(Stored items)
[start]
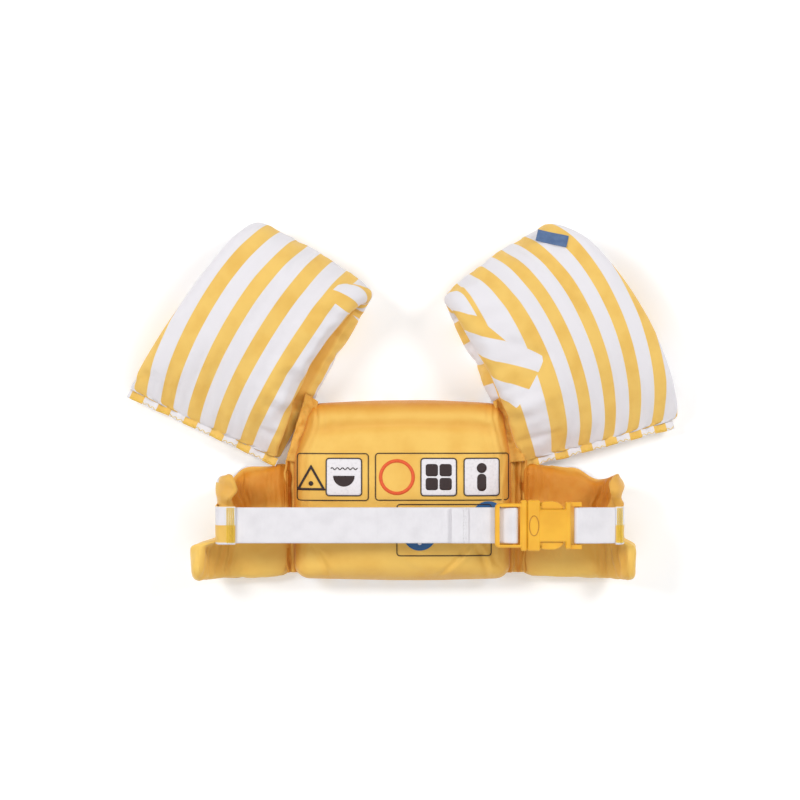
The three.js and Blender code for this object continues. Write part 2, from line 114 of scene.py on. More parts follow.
class Finish:
    """One material. Its constants sit on the shader, and what varies is linked to it."""

    def __init__(self, name, **constants):
        self.material = bpy.data.materials.new(name)
        self.material.use_nodes = True
        self.tree = self.material.node_tree
        self.shader = self.tree.nodes["Principled BSDF"]
        for socket, value in constants.items():
            self.shader.inputs[socket.replace("_", " ")].default_value = value

    def node(self, kind, settings=None, inputs=()):
        made = self.tree.nodes.new(kind)
        for key, value in (settings or {}).items():
            setattr(made, key, value)
        pairs = inputs.items() if isinstance(inputs, dict) else enumerate(inputs)
        for key, value in pairs:
            self.feed(made.inputs[key], value)
        return made

    def feed(self, socket, value):
        if isinstance(value, Num):
            value = value.socket
        if isinstance(value, bpy.types.NodeSocket):
            self.tree.links.new(value, socket)
        else:
            socket.default_value = value

    def attribute(self, name):
        made = self.node("ShaderNodeAttribute", {"attribute_name": name})
        return Num(self, made.outputs["Fac"])

    def place(self):
        return self.node("ShaderNodeTexCoord").outputs["Object"]

    def mottle(self, scale, detail=2.0):
        inputs = {"Vector": self.place(), "Scale": scale, "Detail": detail}
        return Num(self, self.node("ShaderNodeTexNoise", None, inputs).outputs[0])

    def colours(self, factor, low, high):
        made = self.node("ShaderNodeMix", {"data_type": "RGBA"}, {0: factor, 6: low, 7: high})
        return made.outputs[2]

    def surface(self, colour=None, roughness=None, height=None, depth=0.0003):
        if colour is not None:
            self.feed(self.shader.inputs["Base Color"], colour)
        if roughness is not None:
            self.feed(self.shader.inputs["Roughness"], roughness)
        if height is not None:
            inputs = {"Height": height, "Distance": depth, "Strength": 1.0}
            bump = self.node("ShaderNodeBump", None, inputs)
            self.feed(self.shader.inputs["Normal"], bump.outputs[0])
        return self


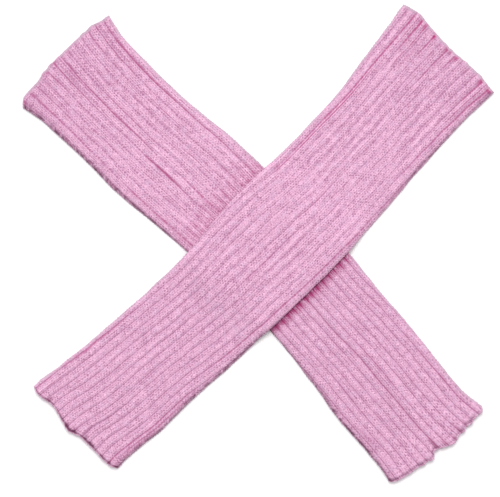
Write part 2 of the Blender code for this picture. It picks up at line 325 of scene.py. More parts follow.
[end]
EXERCISE GOAL :: Repeat the whole listing exactly, keeping every line intact.

RIGHT ANSWER ::
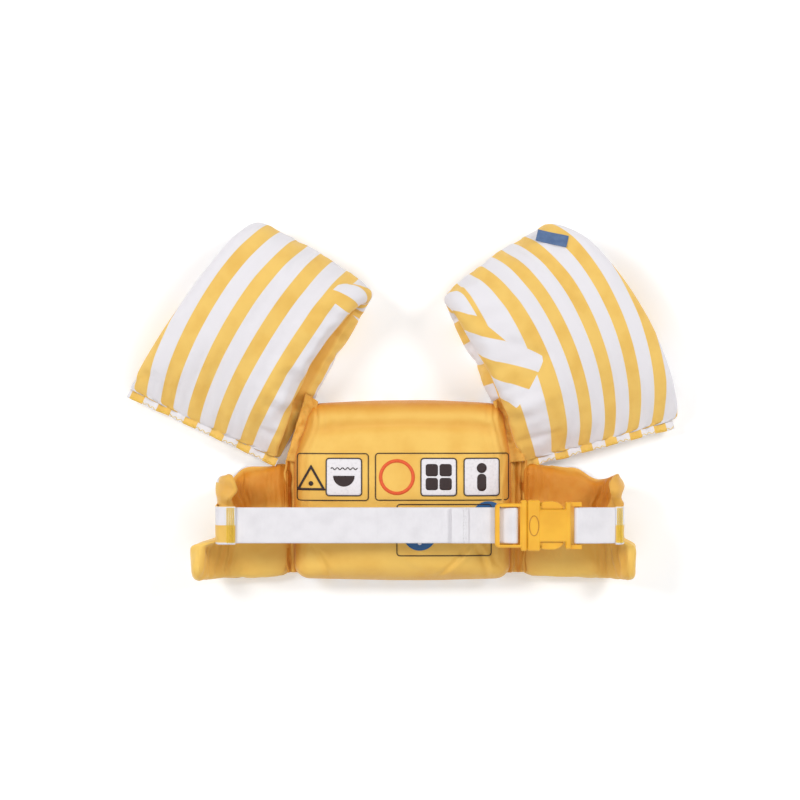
The three.js and Blender code for this object continues. Write part 2, from line 114 of scene.py on. More parts follow.
class Finish:
    """One material. Its constants sit on the shader, and what varies is linked to it."""

    def __init__(self, name, **constants):
        self.material = bpy.data.materials.new(name)
        self.material.use_nodes = True
        self.tree = self.material.node_tree
        self.shader = self.tree.nodes["Principled BSDF"]
        for socket, value in constants.items():
            self.shader.inputs[socket.replace("_", " ")].default_value = value

    def node(self, kind, settings=None, inputs=()):
        made = self.tree.nodes.new(kind)
        for key, value in (settings or {}).items():
            setattr(made, key, value)
        pairs = inputs.items() if isinstance(inputs, dict) else enumerate(inputs)
        for key, value in pairs:
            self.feed(made.inputs[key], value)
        return made

    def feed(self, socket, value):
        if isinstance(value, Num):
            value = value.socket
        if isinstance(value, bpy.types.NodeSocket):
            self.tree.links.new(value, socket)
        else:
            socket.default_value = value

    def attribute(self, name):
        made = self.node("ShaderNodeAttribute", {"attribute_name": name})
        return Num(self, made.outputs["Fac"])

    def place(self):
        return self.node("ShaderNodeTexCoord").outputs["Object"]

    def mottle(self, scale, detail=2.0):
        inputs = {"Vector": self.place(), "Scale": scale, "Detail": detail}
        return Num(self, self.node("ShaderNodeTexNoise", None, inputs).outputs[0])

    def colours(self, factor, low, high):
        made = self.node("ShaderNodeMix", {"data_type": "RGBA"}, {0: factor, 6: low, 7: high})
        return made.outputs[2]

    def surface(self, colour=None, roughness=None, height=None, depth=0.0003):
        if colour is not None:
            self.feed(self.shader.inputs["Base Color"], colour)
        if roughness is not None:
            self.feed(self.shader.inputs["Roughness"], roughness)
        if height is not None:
            inputs = {"Height": height, "Distance": depth, "Strength": 1.0}
            bump = self.node("ShaderNodeBump", None, inputs)
            self.feed(self.shader.inputs["Normal"], bump.outputs[0])
        return self


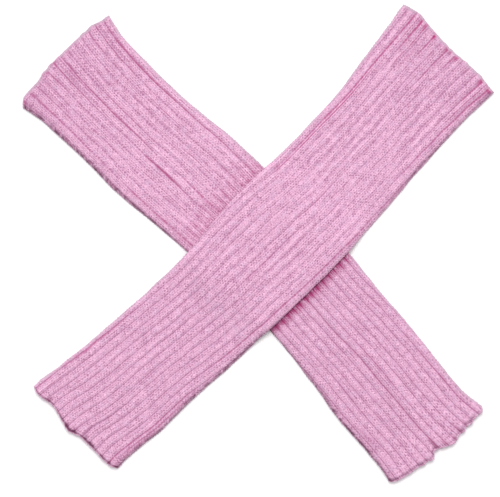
Write part 2 of the Blender code for this picture. It picks up at line 325 of scene.py. More parts follow.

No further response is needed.